Correio Braziliense
postado em 11/07/2020 04:14
A morte do povo preto não pode continuar passando despercebida. Mas o que esperar de uma sociedade racializada? O genocídio da população não branca transforma em estatísticas vidas que se perderam sem chance de defesa. Ser negro é marcador social. E quem é negro sente na pele a dor de ser negro em um país onde o racismo prevalece. A Lei nº 7.716, de 1989, de autoria do deputado Carlos Alberto de Oliveira, daí ser mais conhecida como Lei Caó, criminaliza o racismo e possibilita ferramentas que poderiam mudar o cenário de violência atual. Mas o que faz uma lei valer é o uso. Ela precisa ser popularizada, trabalhada nas escolas e nas bases para que os jovens tenham conhecimento dela e se apropriem de seus efeitos. Até quando uma mãe preta vai chorar?
Há uma hierarquização, uma sociedade hegemônica que alimenta as desigualdades sociais, omitindo da população preta o acesso aos seus direitos, deixando-a à margem, em situação de risco e vulnerabilidade social. Naturalizando, diariamente, a morte dos jovens negros, que continuam tombando diante de um quadro generalizado de violência e opressão.

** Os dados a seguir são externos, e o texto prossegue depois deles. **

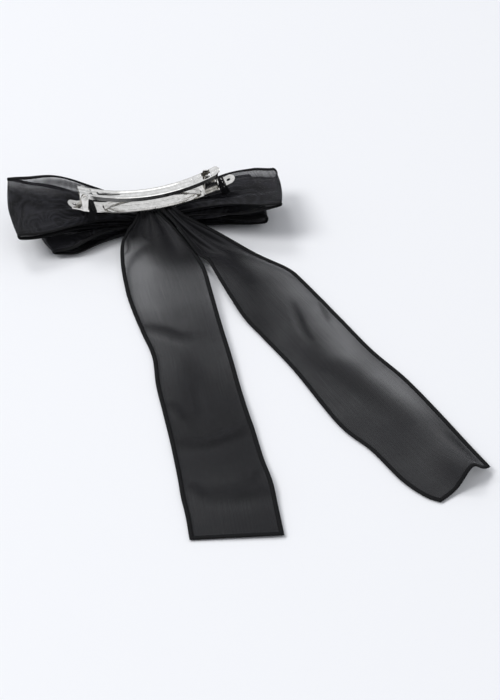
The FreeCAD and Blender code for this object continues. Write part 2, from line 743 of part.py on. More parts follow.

Não podemos ficar omissos frente a tantas atrocidades. Precisamos desconstruir as estruturas excludentes que se retroalimentam e mantêm a desigualdade, a apartação social e nos insere em uma inclusão perversa, matando irmãos nossos, tirando-nos a liberdade de ser quem somos, de construir nossa identidade e vivê-la de forma plena. A sociedade questiona a legitimidade de nossas ações, cultura e etnia, não levando em conta que o Brasil é o segundo país do mundo em população negra. Uma população que é de luta, resistência, mas que, infelizmente, ainda hoje perde vidas em razão de desigualdades e injustiça.

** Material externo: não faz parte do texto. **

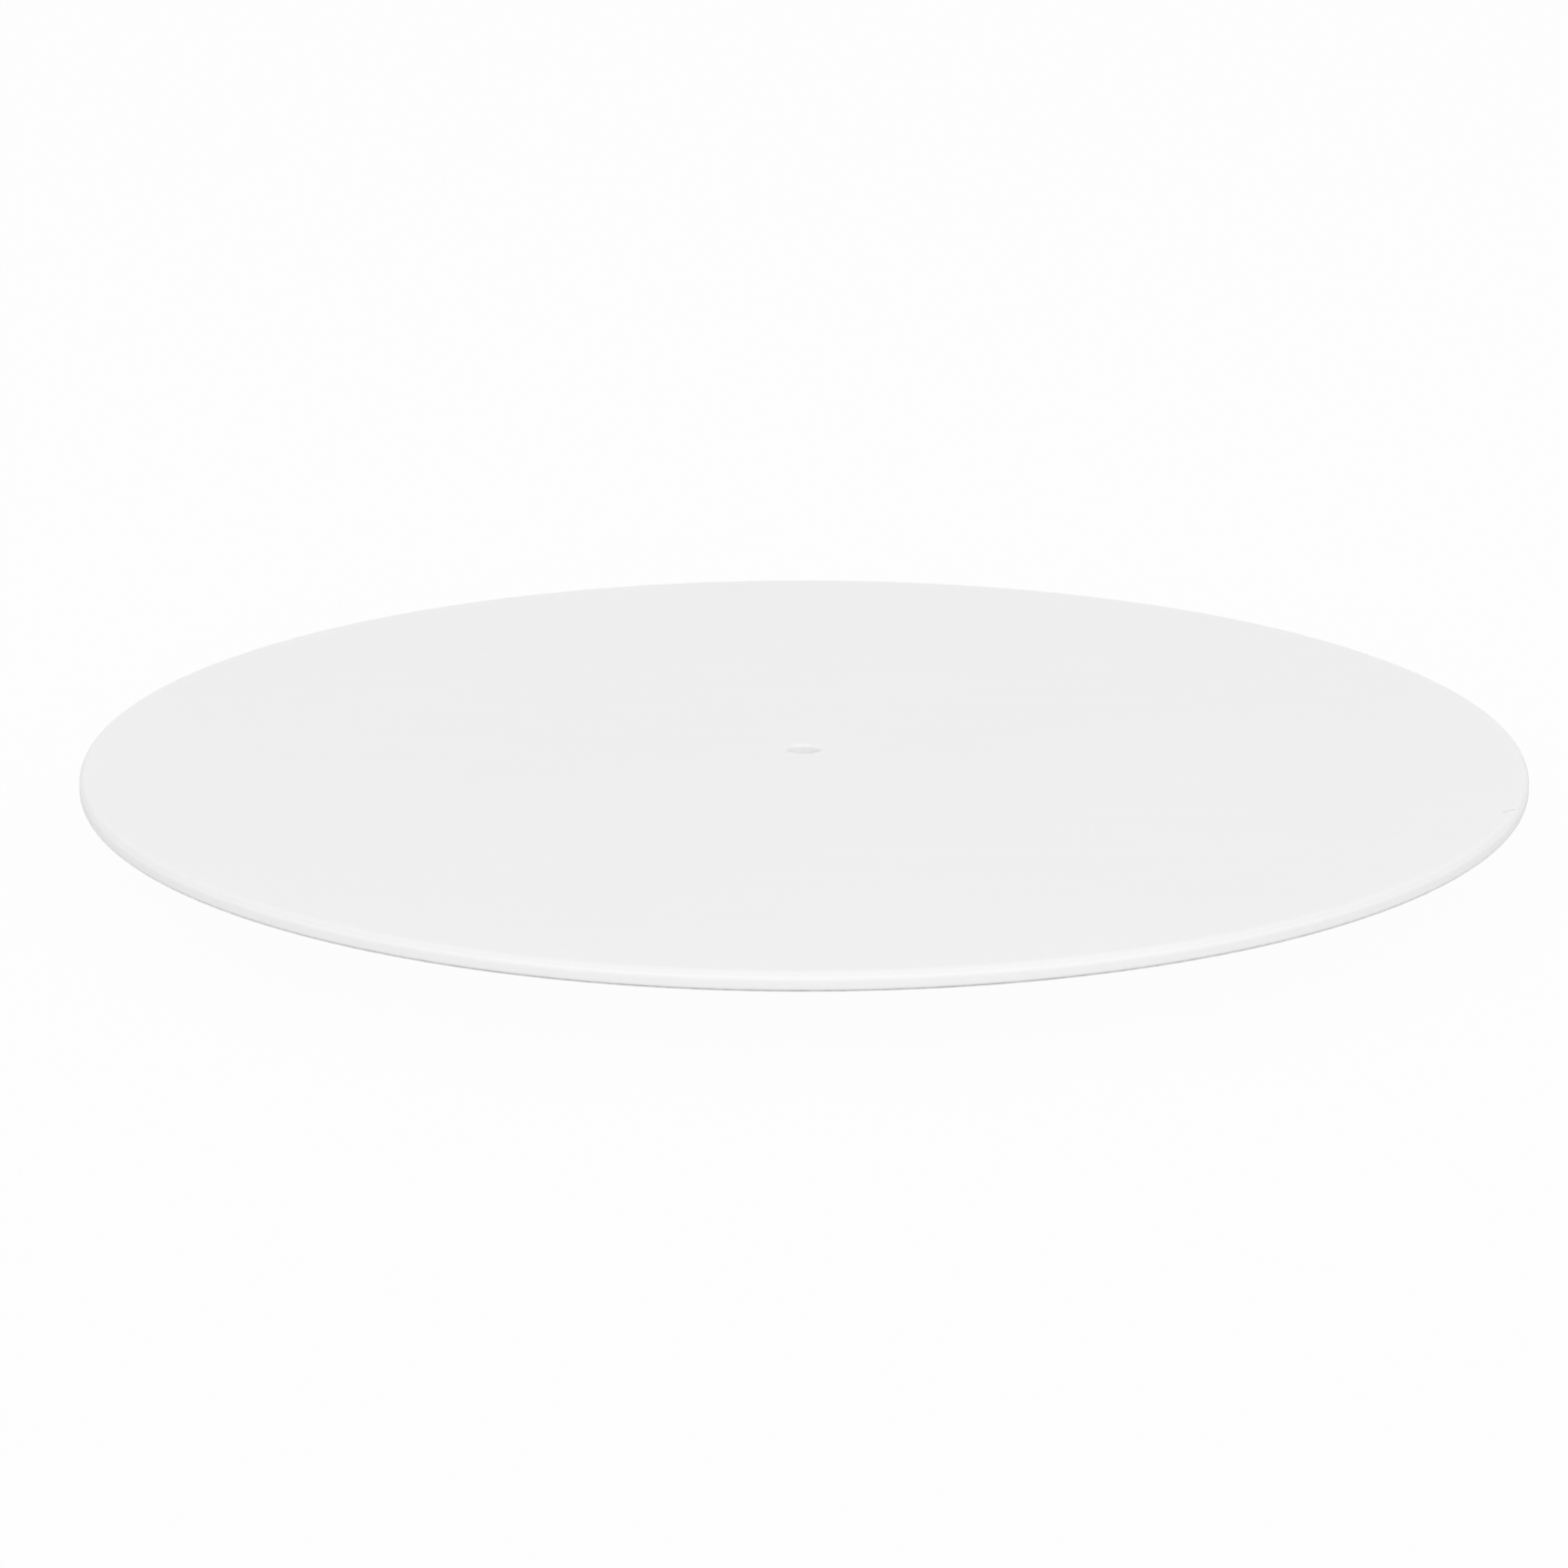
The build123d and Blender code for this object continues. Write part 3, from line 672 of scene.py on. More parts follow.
def race_seat(settings, level, inward, race_inner, track_radius):
    """The corners of a race's seat in a turned section, from the outside in: the channel behind the
    groove, and the ring that centres the race. inward is 1 where the plate lies below the level."""
    edge = settings.edge_round
    floor = level - inward * settings.channel_depth
    crest = level + inward * settings.centring_height
    ring = race_inner - settings.fit
    return [
        (track_radius + settings.channel_width, level, edge),
        (track_radius + settings.channel_width, floor, edge),
        (track_radius - settings.channel_width, floor, edge),
        (track_radius - settings.channel_width, level, edge),
        (ring, level, edge / 2),
        (ring, crest, edge),
        (ring - settings.centring_wall, crest, edge),
        (ring - settings.centring_wall, level, edge),
    ]


def screw_places(node):
    """The centres of a race's screws, and the lowest and highest level of the screws."""
    screws = bpy.context.scene.turntable_screws
    _, reach, low, high = middle_of(node)
    radius = reach - screws.head_radius
    turns = [FULL_TURN * i / screws.count for i in range(screws.count)]
    return [(radius * cos(turn), radius * sin(turn)) for turn in turns], low, high


def track_of_balls():
    """The radius and the level that the middles of the balls run at, and their own radius."""
    (x, y), radius, low, high = middle_of("ball_01")
    return sqrt(x * x + y * y), (low + high) / 2, radius


def finish_moulding(context, piece, node, material_name):
    """Gives a moulding its even shading and its plastic, in its node's place."""
    settings = context.scene.turntable_mouldings
    plastic = moulded_plastic(material_name, tuple(settings.colour), settings.gloss, settings.grain_depth)
    place(evenly_shaded(piece), plastic, "white_abs", node)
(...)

O conceito de raça é usado para segregar e oprimir uma população que, ainda hoje, é invisibilizada, tendo os direitos humanos violados. O racismo estrutural simbolicamente mantém o povo preto no tronco. Sem voz e anestesiado pelo sofrimento psíquico, leva com ele as dores de ser negro em um país patriarcal, machista, racista e classista. O artigo 5º da Constituição Federal de 1988 diz que somos iguais perante a lei sem distinção de qualquer natureza. E que a prática do racismo constitui crime inafiançável. Direitos que não são respeitados. Há no Brasil uma coisificação. Negros e negras deixam de ser vistos como pessoas e são tratados como coisas, deixando à mostra uma sociedade cruel e desumana adoecida por padrões e valores deturpados que julgam e condenam pessoas por sua cor, raça e classe.
As mulheres negras lutam contra machismo, racismo e exclusão. Há diferença enorme nas construções sociais de ser mulher e ser mulher negra. Existe uma desigualdade histórica que privilegia a população branca em detrimento da não branca. A nossa sociedade embasa comportamentos racistas e discriminatórios que se perpetuam e seguem ceifando vidas inocentes.

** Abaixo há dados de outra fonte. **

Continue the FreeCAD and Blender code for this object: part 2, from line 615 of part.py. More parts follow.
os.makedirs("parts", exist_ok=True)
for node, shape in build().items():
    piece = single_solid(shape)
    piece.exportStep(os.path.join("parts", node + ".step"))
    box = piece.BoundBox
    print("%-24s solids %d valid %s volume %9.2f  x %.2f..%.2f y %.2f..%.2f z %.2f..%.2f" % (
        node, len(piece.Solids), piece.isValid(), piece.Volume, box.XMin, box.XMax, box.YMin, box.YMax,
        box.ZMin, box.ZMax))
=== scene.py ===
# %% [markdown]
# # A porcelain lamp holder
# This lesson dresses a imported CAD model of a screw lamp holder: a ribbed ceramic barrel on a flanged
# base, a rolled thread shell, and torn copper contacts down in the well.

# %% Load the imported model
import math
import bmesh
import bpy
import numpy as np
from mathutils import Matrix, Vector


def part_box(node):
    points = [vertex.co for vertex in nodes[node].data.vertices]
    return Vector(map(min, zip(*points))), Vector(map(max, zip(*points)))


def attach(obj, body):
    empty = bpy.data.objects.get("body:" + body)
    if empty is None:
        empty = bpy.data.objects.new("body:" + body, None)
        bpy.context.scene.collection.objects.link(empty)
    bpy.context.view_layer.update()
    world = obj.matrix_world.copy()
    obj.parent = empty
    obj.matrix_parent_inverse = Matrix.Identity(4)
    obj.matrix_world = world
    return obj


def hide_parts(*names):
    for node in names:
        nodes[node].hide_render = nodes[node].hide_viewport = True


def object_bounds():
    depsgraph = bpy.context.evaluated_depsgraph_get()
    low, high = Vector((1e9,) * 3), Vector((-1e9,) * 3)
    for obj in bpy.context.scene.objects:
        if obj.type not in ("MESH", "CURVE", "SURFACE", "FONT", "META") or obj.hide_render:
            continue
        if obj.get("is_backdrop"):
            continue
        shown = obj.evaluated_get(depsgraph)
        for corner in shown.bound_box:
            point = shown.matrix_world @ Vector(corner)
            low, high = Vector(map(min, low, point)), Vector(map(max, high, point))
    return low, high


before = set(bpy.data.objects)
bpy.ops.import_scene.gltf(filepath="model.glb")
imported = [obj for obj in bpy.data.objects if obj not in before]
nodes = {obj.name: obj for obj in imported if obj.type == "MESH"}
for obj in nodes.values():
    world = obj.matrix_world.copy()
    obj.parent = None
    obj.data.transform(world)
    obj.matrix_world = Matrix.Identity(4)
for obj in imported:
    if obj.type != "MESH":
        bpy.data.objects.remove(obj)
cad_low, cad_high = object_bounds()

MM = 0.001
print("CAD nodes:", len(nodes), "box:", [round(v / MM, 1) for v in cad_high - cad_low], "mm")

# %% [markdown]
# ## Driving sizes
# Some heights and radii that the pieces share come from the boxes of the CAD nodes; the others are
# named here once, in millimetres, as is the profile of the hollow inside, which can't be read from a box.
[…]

Precisamos lutar por uma sociedade mais justa, que se organiza no sentido de superar as injustiças sociais. A luta antirracista é de todos nós. Precisamos nos indignar e deixar claro para a sociedade que não admitimos racismo, não toleramos, e nada nem ninguém vai nos silenciar.
Nós, brasileiros, somos descendentes, sim, de povos africanos, e reconhecer nossa ancestralidade é passo importante para termos o direito à cidadania e lutarmos por políticas afirmativas. É inconcebível que, em pleno século 21, continuemos ignorantes em relação à cultura, etnia e tradições do povo preto. Ser negro transcende a cor. A ignorância gera preconceito racial que se manifesta de forma violenta, como os assassinatos dos jovens negros e a destruição das casas religiosas tentando tirar do negro a identidade. A exclusão viola o principal direito humano, que é o direito à vida, e coloca a população não branca em uma realidade de terror e sofrimento, em que se tornam apenas dados estatísticos.
E todas essas situações reais de lutas e sofrimento são naturalizadas socialmente, impedindo a população negra de ter acesso a direitos humanos fundamentados, instituídos e efetivados. Para que haja mudança, lutemos por um Brasil melhor, sem racismo e com igualdade plena. Esse é nosso compromisso. E nossa esperança.